| Instructions for the task |
The entries below contain a line with "cut.use_self = True" and a line with "from mathutils.kdtree import KDTree". Retype exactly everything from the first down to the second, both included, and nothing else.

| Exercise input |
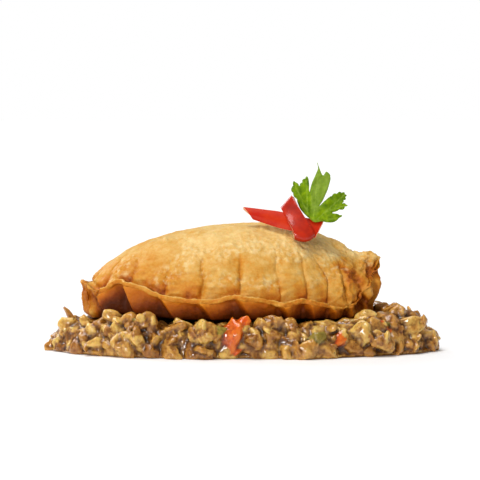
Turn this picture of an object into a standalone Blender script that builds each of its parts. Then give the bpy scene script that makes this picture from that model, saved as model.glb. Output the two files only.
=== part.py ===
"""A fried half-moon turnover laid on a bed of chopped onion relish, with a tied strip of red pepper and a parsley leaf.

Metres, +Z up, the crimped front towards -Y. The origin is on the surface it stands on, under the relish's middle.
"""

import dataclasses
import functools
import math
import random

import bmesh
import bpy
import numpy as np
from mathutils import Euler, Matrix, Vector, noise
from mathutils.bvhtree import BVHTree
from mathutils.geometry import delaunay_2d_cdt

MM = 0.001
GAP = 0.3 * MM

# The relish: a low heap of chopped onion with a little carrot and green pepper.
RELISH_LENGTH = 159 * MM
RELISH_DEPTH = 77 * MM
RELISH_TOP = 12.7 * MM
CORE_INSET = 5.5 * MM
CORE_SIDES = 40
# The core's section from its foot to its level top: (share of the outline's radius, share of the height).
CORE_PROFILE = ((1.0, 0), (1.0, 0.25), (0.985, 0.55), (0.94, 0.85), (0.86, 0.98), (0.72, 1.0))
PIECE_PITCH = 9.4 * MM
PIECE_LENGTH = (7.5 * MM, 12 * MM)
PIECE_CLEARANCE = 0.9 * MM
# Rows of pieces from the foot of the heap to its top: (share of the outline's radius, height of their middles in mm).
PIECE_ROWS = ((1.01, 2.6), (0.98, 6.2), (0.92, 9.6), (0.82, 11.6), (0.71, 12.2))
# How much higher the pieces lie at both ends, and how far the upper ones are drawn in at the left end, which tapers.
END_RISE = 3.2 * MM
LEFT_TAPER = 0.075

# The turnover, in mm from the middle of its fold: plan outline, crown line, lip line and sections.
TURNOVER_CENTRE = Vector((-5 * MM, 4 * MM))
HALF_LENGTH = 59 * MM
FRONT_DEPTH = 35 * MM
BACK_DEPTH = 23 * MM
TURNOVER_BASE = RELISH_TOP + GAP
# Height of the crown along the length.
CROWN = (
    (-60, 31), (-52, 36), (-40, 41), (-26, 46), (-12, 48.8), (0, 50.1), (12, 50.6), (28, 49.4), (36, 46.6), (44, 43),
    (52, 40.5), (60, 39),
)
# Angle of each crease pressed into the rim, in degrees round the plan; the front is at -90.
CREASES = (-206, -186, -169, -152, -134, -116, -101, -85.5, -69, -57.5, -46, -35, -24, -12, 6, 28)
# By angle in degrees: the lip's height, how far the underside runs in below it, and how round that underside is.
SECTIONS = (
    (-206, 26, 8, 1), (-180, 27.5, 4, 1), (-165, 28, 4, 1), (-154, 25.5, 9, 0.4), (-146, 27, 13, 0),
    (-140, 30.2, 14, 0), (-133, 29, 14, 0), (-122, 26, 14, 0), (-110, 23.2, 14, 0), (-96, 23.4, 14, 0),
    (-88, 24.2, 14, 0), (-79, 23.2, 14, 0), (-70, 21.9, 14, 0), (-61, 22.9, 14, 0), (-52, 21, 13, 0),
    (-44, 19.4, 12, 0), (-33, 20.5, 9, 0.5), (-20, 27, 5, 1), (-5, 35, 4, 1), (12, 38, 5, 1), (28, 33, 9, 1),
    (60, 28, 13, 1), (120, 28, 13, 1), (154, 28, 8, 1),
)
STEPS_PER_CREASE = 5
BACK_STEPS = 16
LIP_WIDTH = 3.6 * MM
LIP_THICKNESS = 1.9 * MM
SHELF_DIP = 0.9 * MM
EDGE_WAVE = 1.4 * MM
PLEAT_DEPTH = 3.6 * MM
PLEAT_SLANT = 0.35
GROOVE_DEPTH = 1.1 * MM
LOBE_DEPTH = 3.2 * MM
LOBES_FROM = 38 * MM
DOME_FULLNESS = 2.4
# How the rings are shared out: underside, lip's edge, top of the lip, dome.
RING_COUNTS = (5, 2, 2, 8)

# The garnish, in mm across, away from the front, and up, from the middle of the pepper's loop.
GARNISH_CENTRE = Vector((21.6 * MM, -9.6 * MM, 52.4 * MM))
PEPPER_THICKNESS = 1.5 * MM
# The straight strip through the loop: its upper and lower edges, as (across, up).
TAIL_TOP = ((-21.2, 4.6), (-13, 3.8), (-6, 3.0), (2, 1.0), (10.8, -0.4))
TAIL_BOTTOM = ((-17.0, 0.4), (-12, -1.4), (-6, -3.2), (2, -4.8), (7.4, -6.8))
TAIL_LEAN = 0.45
TAIL_SWEEP = 4.5
LOOP_HALF_LENGTH = 9.0 * MM
LOOP_HALF_DEPTH = 1.9 * MM
LOOP_WIDTH = 7.0 * MM
LOOP_BOW = 1.8
LOOP_SLOPE = Vector((0.51, -0.72, -1)).normalized()
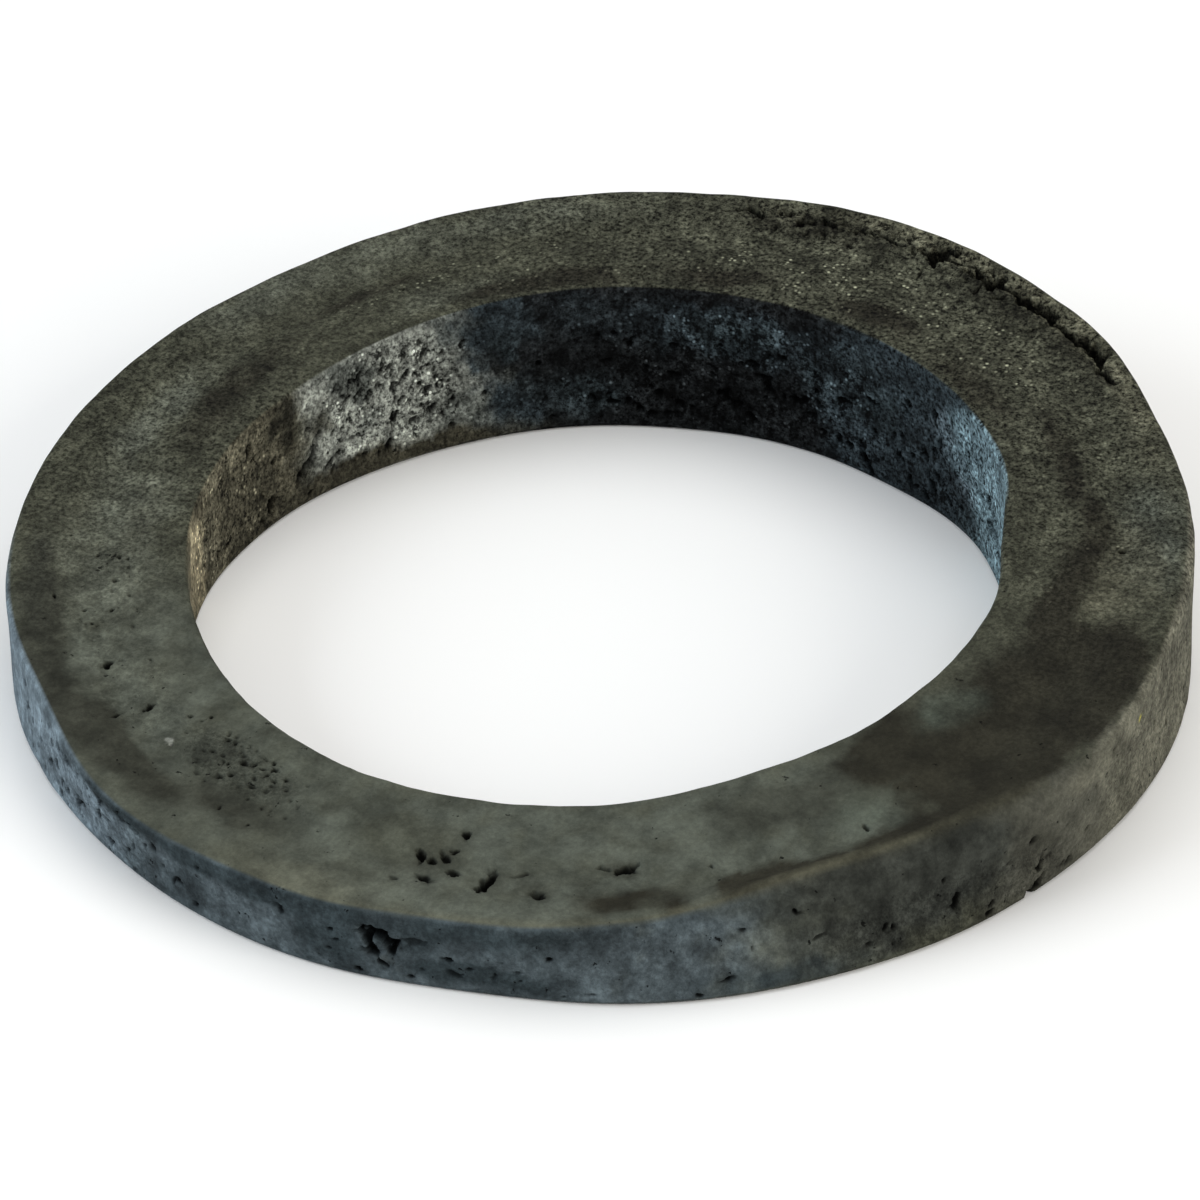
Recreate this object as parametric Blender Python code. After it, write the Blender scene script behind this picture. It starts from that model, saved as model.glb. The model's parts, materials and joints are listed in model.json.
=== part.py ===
"""An overflow gasket for a bath: one ring of soft cellular rubber, thick on one side and thin on the other.

It seals the flange of the overflow elbow to the sloping back of the bath. It lies on its flat face, in metres,
with +Z up, the origin at the centre of that face and the thick side towards +Y. It is well used: the rim is out
of true and worn round on one side, a shallow band round the upper face shows where the fittings pressed on it,
the skin is torn near the rim at the thick side, and the larger pores of the rubber are open.
"""

import math

import bmesh
import bpy
from mathutils import Matrix, Vector

# Driving sizes, in metres
OUTER_DIAMETER = 0.0825
BORE_DIAMETER = 0.0576
THICK_SIDE = 0.0135
THIN_SIDE = 0.0054
FOOT_ROUND = 0.0004
RIM_ROUND = 0.0006
BORE_ROUND = 0.0006
BAND_FROM_RIM = 0.0052
BAND_WIDTH = 0.0060
BAND_DEPTH = 0.0003

# Where the ring is out of true: (azimuth in degrees, reach to each side in degrees, move outwards in metres).
# Azimuth 0 is +X, and 90 is the thick side.
RIM_MOVES = (
    (320, 26, -0.0013),
    (351, 20, 0.0009),
    (287, 14, -0.0004),
    (250, 14, 0.0004),
    (230, 14, -0.0005),
    (190, 44, 0.0006),
    (125, 30, 0.0003),
    (88, 30, 0.0008),
    (60, 14, 0.0003),
    (42, 20, -0.0005),
)
FOOT_MOVES = (
    (330, 36, 0.0004),
    (308, 16, 0.0003),
    (286, 14, -0.0004),
    (245, 24, -0.0003),
    (215, 14, 0.0003),
    (10, 24, 0.0002),
)
BORE_RIM_MOVES = (
    (25, 18, -0.0008),
    (130, 40, 0.0003),
    (190, 30, 0.0004),
    (285, 20, -0.0002),
    (320, 22, -0.0006),
    (345, 45, -0.0004),
)
BORE_FOOT_MOVES = (
    (58, 20, 0.0006),
    (92, 20, 0.0003),
    (150, 30, -0.0004),
    (200, 24, 0.0003),
)

# Where the rim is worn to a wider round: (azimuth, reach, extra radius)
WORN_RIM = (
    (340, 16, 0.0014),
    (322, 14, 0.0006),
    (20, 16, 0.0005),
)

# Grooves in the upper face along the rim: (azimuth, reach, distance in from the rim, half width, depth)
RIM_GROOVES = (
    (322, 30, 0.0026, 0.0016, 0.0002),
    (74, 36, 0.0019, 0.0014, 0.00015),
)

# Open pores: (face, azimuth, place, length, width, depth, turn). The place is a share of the way from the bore to
# the rim on the upper face, and from the foot to the upper edge on a wall. The turn of a pore's length is in
# degrees from the way round the ring, outwards or upwards.
PORES = (
    ("upper", 228.2, 0.54, 0.0008, 0.0006, 0.0007, 40),
    ("upper", 237.9, 0.47, 0.0007, 0.0005, 0.0005, 20),
    ("upper", 284.3, 0.29, 0.0008, 0.0006, 0.0005, 0),
    ("upper", 280.4, 0.48, 0.0011, 0.0006, 0.0006, 28),
    ("upper", 283.1, 0.52, 0.0012, 0.0005, 0.0005, 35),
    ("upper", 281.5, 0.64, 0.0006, 0.0006, 0.0005, 0),
    ("upper", 284.9, 0.56, 0.0008, 0.0005, 0.0005, 20),
    ("upper", 288.7, 0.60, 0.0018, 0.0008, 0.0009, -83),
    ("upper", 294.2, 0.71, 0.0011, 0.0006, 0.0005, 16),
    ("upper", 302.9, 0.51, 0.0010, 0.0008, 0.0008, 10),
    ("outer", 279.2, 0.68, 0.0019, 0.0011, 0.0012, -24),
    ("outer", 280.6, 0.53, 0.0016, 0.0007, 0.0010, -38),
    ("outer", 278.3, 0.48, 0.0022, 0.0007, 0.0010, -72),
    ("outer", 279.3, 0.31, 0.0015, 0.0006, 0.0009, -15),
    ("outer", 344.5, 0.26, 0.0016, 0.0007, 0.0009, 50),
    ("outer", 344.0, 0.12, 0.0020, 0.0009, 0.0010, 20),
    ("outer", 334.6, 0.34, 0.0012, 0.0009, 0.0009, 30),
    ("outer", 269.5, 0.70, 0.0010, 0.0005, 0.0006, -40),
    ("outer", 320.4, 0.44, 0.0014, 0.0005, 0.0005, 17),
    ("bore", 168.9, 0.32, 0.0032, 0.0010, 0.0013, -42),
    ("bore", 176.4, 0.20, 0.0016, 0.0009, 0.0011, -62),
    ("bore", 180.8, 0.80, 0.0013, 0.0006, 0.0008, -55),
    ("bore", 164.3, 0.25, 0.0014, 0.0006, 0.0007, -31),
    ("bore", 160.2, 0.68, 0.0009, 0.0006, 0.0007, -26),
    ("bore", 78.5, 0.15, 0.0027, 0.0008, 0.0010, 53),
    ("bore", 82.4, 0.47, 0.0014, 0.0006, 0.0007, 0),
    ("bore", 77.1, 0.54, 0.0016, 0.0006, 0.0007, 18),
    ("bore", 96.1, 0.47, 0.0014, 0.0006, 0.0007, 0),
    ("bore", 47.2, 0.30, 0.0012, 0.0005, 0.0006, 70),
    ("bore", 43.7, 0.41, 0.0013, 0.0005, 0.0006, 70),
)

# Slits torn along the rim at the thick side, listed as the pores are
TORN_SLITS = (
    ("upper", 85.6, 0.83, 0.0015, 0.0004, 0.0006, -24),
    ("upper", 81.5, 0.89, 0.0029, 0.0005, 0.0010, -10),
    ("upper", 75.0, 0.87, 0.0023, 0.0005, 0.0010, -13),
    ("upper", 66.8, 0.88, 0.0031, 0.0005, 0.0011, -8),
    ("upper", 60.9, 0.85, 0.0021, 0.0004, 0.0008, -3),
    ("upper", 56.9, 0.87, 0.0020, 0.0004, 0.0008, -15),
    ("upper", 53.1, 0.84, 0.0020, 0.0004, 0.0007, -6),
)

# How finely the ring is divided
STEPS_ROUND = 120
ROUND_STEPS = 4
FACE_STEPS = 14
WALL_STEPS = 3
PORE_FINENESS = 2

# The rubber, as the photograph shows it
RUBBER_COLOUR = (0.095, 0.095, 0.085, 1.0)
RUBBER_ROUGHNESS = 0.93

OUTER_RADIUS = OUTER_DIAMETER / 2
BORE_RADIUS = BORE_DIAMETER / 2


def clear_scene():
    for obj in list(bpy.data.objects):
        bpy.data.objects.remove(obj)


def hump(offset, reach):
    """1 at no offset, falling smoothly to 0 at the reach and beyond."""
    if abs(offset) >= reach:
        return 0.0
    return 0.5 + 0.5 * math.cos(math.pi * offset / reach)


def turned(azimuth, centre):
    """The signed angle from centre to azimuth, in degrees."""
    return (azimuth - centre + 180) % 360 - 180


def out_of_true(azimuth, moves):
    """The sum of the moves at this azimuth in degrees."""
    return sum(move * hump(turned(azimuth, centre), reach) for centre, reach, move in moves)


def taper_height(azimuth, radius):
    """Height of the sloping upper face: THIN_SIDE at -Y and THICK_SIDE at +Y, on the outer diameter."""
    slope = (THICK_SIDE - THIN_SIDE) / OUTER_DIAMETER
    return (THICK_SIDE + THIN_SIDE) / 2 + slope * radius * math.sin(math.radians(azimuth))


def pressed_height(azimuth, radius, rim):
    """Height of the upper face with its pressed band and the grooves along the rim."""
    band_radius = OUTER_RADIUS - BAND_FROM_RIM
    dip = BAND_DEPTH * hump(radius - band_radius, BAND_WIDTH / 2)
    for centre, reach, inset, half_width, depth in RIM_GROOVES:
        dip += depth * hump(turned(azimuth, centre), reach) * hump(rim - radius - inset, half_width)
    return taper_height(azimuth, radius) - dip


def between(start, end, steps):
    """Points that divide the line from start to end, without its ends."""
    for step in range(1, steps):
        share = step / steps
        yield tuple(a + (b - a) * share for a, b in zip(start, end))


def rounded(corner, size, start_angle):
    """A quarter round of this size inside the corner, turning anticlockwise from start_angle in degrees."""
    middle = math.radians(start_angle + 45)
    centre_r = corner[0] - size * math.copysign(1, math.cos(middle))
    centre_z = corner[1] - size * math.copysign(1, math.sin(middle))
    for step in range(ROUND_STEPS + 1):
        angle = math.radians(start_angle + 90 * step / ROUND_STEPS)
        yield (centre_r + size * math.cos(angle), centre_z + size * math.sin(angle))


def edges(azimuth):
    """Radii at this azimuth of the rim, its foot, the bore's upper edge and the bore's foot."""
    return (
        OUTER_RADIUS + out_of_true(azimuth, RIM_MOVES),
        OUTER_RADIUS + out_of_true(azimuth, FOOT_MOVES),
        BORE_RADIUS + out_of_true(azimuth, BORE_RIM_MOVES),
        BORE_RADIUS + out_of_true(azimuth, BORE_FOOT_MOVES),
    )


def section(azimuth):
    """The ring cut through at this azimuth: (radius, height) points, anticlockwise from the rim's foot."""
    rim, foot, bore_rim, bore_foot = edges(azimuth)
    rim_size = RIM_ROUND + out_of_true(azimuth, WORN_RIM)
    rim_foot_round = list(rounded((foot, 0.0), FOOT_ROUND, -90))
    rim_top = taper_height(azimuth, rim - rim_size)
    rim_round = list(rounded((rim, rim_top), rim_size, 0))
    bore_top = taper_height(azimuth, bore_rim + BORE_ROUND)
    bore_round = list(rounded((bore_rim, bore_top), BORE_ROUND, 90))
    bore_foot_round = list(rounded((bore_foot, 0.0), FOOT_ROUND, 180))
    face = between(rim_round[-1], bore_round[0], FACE_STEPS)
    return [
        *rim_foot_round,
        *between(rim_foot_round[-1], rim_round[0], WALL_STEPS),
        *rim_round,
        *((radius, pressed_height(azimuth, radius, rim)) for radius, _ in face),
        *bore_round,
        *between(bore_round[-1], bore_foot_round[0], WALL_STEPS),
        *bore_foot_round,
    ]


def ring_mesh():
    bm = bmesh.new()
    loops = []
    for step in range(STEPS_ROUND):
        azimuth = 360 * step / STEPS_ROUND
        across, along = math.cos(math.radians(azimuth)), math.sin(math.radians(azimuth))
        loops.append([bm.verts.new((r * across, r * along, z)) for r, z in section(azimuth)])
    for near, far in zip(loops, loops[1:] + loops[:1]):
        for i in range(len(near)):
            bm.faces.new((near[i - 1], near[i], far[i], far[i - 1]))
    bmesh.ops.recalc_face_normals(bm, faces=bm.faces)
    mesh = bpy.data.meshes.new("overflow_gasket")
    bm.to_mesh(mesh)
    bm.free()
    mesh.shade_smooth()
    mesh.set_sharp_from_angle(angle=math.radians(50))
    return mesh


def pore_place(face, azimuth, place, turn):
    """A matrix at a pore's middle on its face, with X along the pore and Z out of the rubber."""
    angle = math.radians(azimuth)
    out = Vector((math.cos(angle), math.sin(angle), 0.0))
    round_way = Vector((-math.sin(angle), math.cos(angle), 0.0))
    up = Vector((0.0, 0.0, 1.0))
    rim, foot, bore_rim, bore_foot = edges(azimuth)
    if face == "upper":
        radius = bore_rim + (rim - bore_rim) * place
        middle, normal, side = out * radius + up * pressed_height(azimuth, radius, rim), up, out
    else:
        low, high = (foot, rim) if face == "outer" else (bore_foot, bore_rim)
        middle = out * (low + (high - low) * place) + up * taper_height(azimuth, high) * place
        normal, side = (out, up) if face == "outer" else (-out, up)
    lean = math.radians(turn)
    along = round_way * math.cos(lean) + side * math.sin(lean)
    axes = Matrix((along, normal.cross(along), normal)).transposed()
    return Matrix.Translation(middle) @ axes.to_4x4()


def pore_cutter():
    """One object of half-sunk ellipsoids that cuts the open pores and the torn slits."""
    bm = bmesh.new()
    for face, azimuth, place, length, width, depth, turn in PORES + TORN_SLITS:
        size = Matrix.Diagonal((length / 2, width / 2, depth, 1.0))
        matrix = pore_place(face, azimuth, place, turn) @ size
        bmesh.ops.create_icosphere(bm, subdivisions=PORE_FINENESS, radius=1.0, matrix=matrix)
    bmesh.ops.recalc_face_normals(bm, faces=bm.faces)
    mesh = bpy.data.meshes.new("pore_cutter")
    bm.to_mesh(mesh)
    bm.free()
    cutter = bpy.data.objects.new("pore_cutter", mesh)
    cutter.hide_render = True
    cutter.display_type = "WIRE"
    bpy.context.scene.collection.objects.link(cutter)
    return cutter


def cut_pores(gasket):
    cut = gasket.modifiers.new("open_pores", "BOOLEAN")
    cut.operation = "DIFFERENCE"
    cut.solver = "EXACT"
    cut.use_self = True
    cut.object = pore_cutter()


def rubber_material():
    material = bpy.data.materials.new("cellular_rubber")
    material.use_nodes = True
    shader = material.node_tree.nodes["Principled BSDF"]
    shader.inputs["Base Color"].default_value = RUBBER_COLOUR
    shader.inputs["Roughness"].default_value = RUBBER_ROUGHNESS
    shader.inputs["Metallic"].default_value = 0.0
    return material


def main():
    clear_scene()
    gasket = bpy.data.objects.new("overflow_gasket", ring_mesh())
    gasket.data.materials.append(rubber_material())
    bpy.context.scene.collection.objects.link(gasket)
    cut_pores(gasket)


main()
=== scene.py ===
"""The looks of the overflow gasket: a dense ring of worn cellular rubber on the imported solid, with a pale
floor, soft studio light and the photograph's camera.

Lengths are in metres, except where a name ends in _MM or a table's heading says mm. Azimuths are in degrees
round +Z from +X, so 90 is the thick side. A table's reach is how far its effect goes to each side of an
azimuth, in degrees, or, across, to each side of a place.
"""

import json
import math

import bmesh
import bpy
import numpy as np
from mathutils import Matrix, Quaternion, Vector, noise
from mathutils.bvhtree import BVHTree
from mathutils.kdtree import KDTree

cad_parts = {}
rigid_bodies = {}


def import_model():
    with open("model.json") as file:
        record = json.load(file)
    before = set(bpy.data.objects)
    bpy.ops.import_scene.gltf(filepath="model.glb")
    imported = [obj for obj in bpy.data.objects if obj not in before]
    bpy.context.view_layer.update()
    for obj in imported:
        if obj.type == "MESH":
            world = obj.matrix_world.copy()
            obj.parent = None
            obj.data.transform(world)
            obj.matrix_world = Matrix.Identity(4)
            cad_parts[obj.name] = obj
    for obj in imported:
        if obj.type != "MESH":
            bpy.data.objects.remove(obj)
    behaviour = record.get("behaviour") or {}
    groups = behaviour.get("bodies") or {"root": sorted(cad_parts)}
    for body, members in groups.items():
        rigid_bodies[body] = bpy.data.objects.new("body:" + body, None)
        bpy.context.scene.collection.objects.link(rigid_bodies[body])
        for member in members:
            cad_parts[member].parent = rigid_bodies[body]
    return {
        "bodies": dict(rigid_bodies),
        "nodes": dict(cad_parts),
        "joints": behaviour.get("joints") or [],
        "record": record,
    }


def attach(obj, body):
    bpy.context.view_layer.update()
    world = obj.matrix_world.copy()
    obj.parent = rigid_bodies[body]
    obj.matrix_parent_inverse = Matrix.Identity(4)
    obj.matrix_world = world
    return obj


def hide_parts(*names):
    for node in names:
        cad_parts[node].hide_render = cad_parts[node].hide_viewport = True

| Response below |
    cut.use_self = True
    cut.object = pore_cutter()


def rubber_material():
    material = bpy.data.materials.new("cellular_rubber")
    material.use_nodes = True
    shader = material.node_tree.nodes["Principled BSDF"]
    shader.inputs["Base Color"].default_value = RUBBER_COLOUR
    shader.inputs["Roughness"].default_value = RUBBER_ROUGHNESS
    shader.inputs["Metallic"].default_value = 0.0
    return material


def main():
    clear_scene()
    gasket = bpy.data.objects.new("overflow_gasket", ring_mesh())
    gasket.data.materials.append(rubber_material())
    bpy.context.scene.collection.objects.link(gasket)
    cut_pores(gasket)


main()
=== scene.py ===
"""The looks of the overflow gasket: a dense ring of worn cellular rubber on the imported solid, with a pale
floor, soft studio light and the photograph's camera.

Lengths are in metres, except where a name ends in _MM or a table's heading says mm. Azimuths are in degrees
round +Z from +X, so 90 is the thick side. A table's reach is how far its effect goes to each side of an
azimuth, in degrees, or, across, to each side of a place.
"""

import json
import math

import bmesh
import bpy
import numpy as np
from mathutils import Matrix, Quaternion, Vector, noise
from mathutils.bvhtree import BVHTree
from mathutils.kdtree import KDTree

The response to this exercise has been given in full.